The LAEDC has finished its review of the studies, and their report (final draft forthcoming) found all four studies agreed on only one finding: that no loss of jobs is predicted, even by the most conservative study. But that wasn’t the big news.

The greatest surprise in the report came from the totally unexpected results of an independently conducted survey of randomly selected business across all of LA County, commissioned by LAEDC, and answered by 1,000 businesses. The businesses were asked to confidentially answer a series of 24 questions about the makeup of their workforce, and how their business decisions might be affected by an increase in the minimum wage.

We already knew from other studies that minimum-wage workers and their families benefit from an increase in household income and that increasing their purchasing power will help stimulate the local economy. There had not been a direct survey, however, on how those benefits might be offset by negative economic impacts, such as reduced hours, layoffs, or an exodus of businesses to lower-wage jurisdictions.

The surprising findings of this business survey directly contradicted much of the “sky is falling” rhetoric we hear in opposition to raising the minimum wage.

  • 0% of the employers surveyed said they planned to close their business due to raising the minimum wage
  • 6% said it was even somewhat likely they would reduce the number of minimum-wage employees
  • 2% said it even somewhat likely they would reduce the work hours of their minimum wage employees
  • 2% said it even somewhat likely they would invest in labor-saving or labor-replacing devices or processes
  • 66% thought it likely they would save money with the wage raise by reducing the cost of employee turnover
  • 0% of employers surveyed (again, out of 1000!) said it was likely they would move their business to a community with a lower minimum wage

And there were other benefits expressed beyond alleviating poverty:

  • 66% thought it likely they would save money with the wage raise by reducing the cost of employee turnover
  • 66% said they are likely to increase their minimum wage to match wages paid by other cities or regions nearby
  • 72% of the employers believe that their employees would be happier and more productive if they are better paid

The survey also looked at the sort of worker now earning the minimum wage. Again, the results contradicted oft-repeated rhetoric like that it’s mostly teenagers or people not interested in a career.

The survey found that:

  • 70.5% of minimum-wage workers are full-time employees
  • Only 3.4% of minimum-wage workers are teenagers

In fact, the LAEDC study notes, “There is broad agreement…about the characteristics of the workers that are likely to be affected…almost 97% are adult workers with a median age of 33 years,” adding that the data “deviates markedly from the common belief that minimum wages are typically paid to teenagers.”

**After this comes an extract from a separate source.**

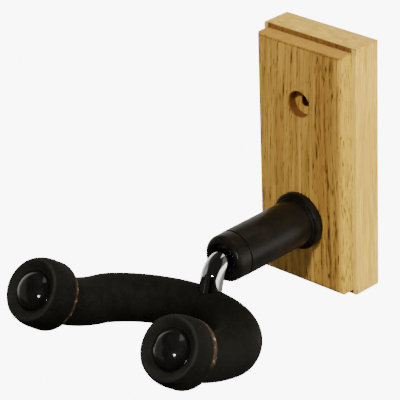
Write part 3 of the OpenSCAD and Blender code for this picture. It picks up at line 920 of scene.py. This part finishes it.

In summary, setting aside the rhetoric and looking at the actual thinking of businesspeople contemplating a minimum wage hike, very few employers surveyed expect substantial negative impacts from raising the minimum wage, and in fact a commanding percentage believe their businesses and employees will be better off.

With Los Angeles County and the City of Los Angeles adopting the same minimum-wage plan, nearly half of all our County’s residents would be covered by a uniform minimum wage increase, and I hope that will encourage the County’s other 87 incorporated cities to follow suit for a uniform, region-wide minimum-wage policy.

This plan means, beginning in 2016, the minimum wage in the County of Los Angeles will increase annually, as follows, for all employers (including nonprofits and businesses) with 26 or more employees as well as employees of the County of Los Angeles, the region’s largest employer:

  1. July 1, 2016 $10.50
  2. July 1, 2017 $12.00
  3. July 1, 2018 $13.25
  4. July 1, 2019 $14.25
  5. July 1, 2020 $15.00

Employers with fewer than 26 employees will have two years to prepare for the phase-in launch, and will then follow the rollout schedule below:

  1. July 1, 2017 $10.50
  2. July 1, 2018 $12.00
  3. July 1, 2019 $13.25
  4. July 1, 2020 $14.00
  5. July 1, 2021 $15.00

The virtue of this plan is that it is good for workers AND business. It’s economically sound and well-researched. Most importantly, it helps lift those all around us – our family, our friends, our neighbors, the hard-working folks who watch our kids, wash our cars, serve us in restaurants, clean the buildings we go to each day and more – out of poverty.

This is one of the great privileges and challenges of being an elected official, in one motion, with support, you can help to ensure that, in our County, every person willing and able to work is paid a fair and livable wage.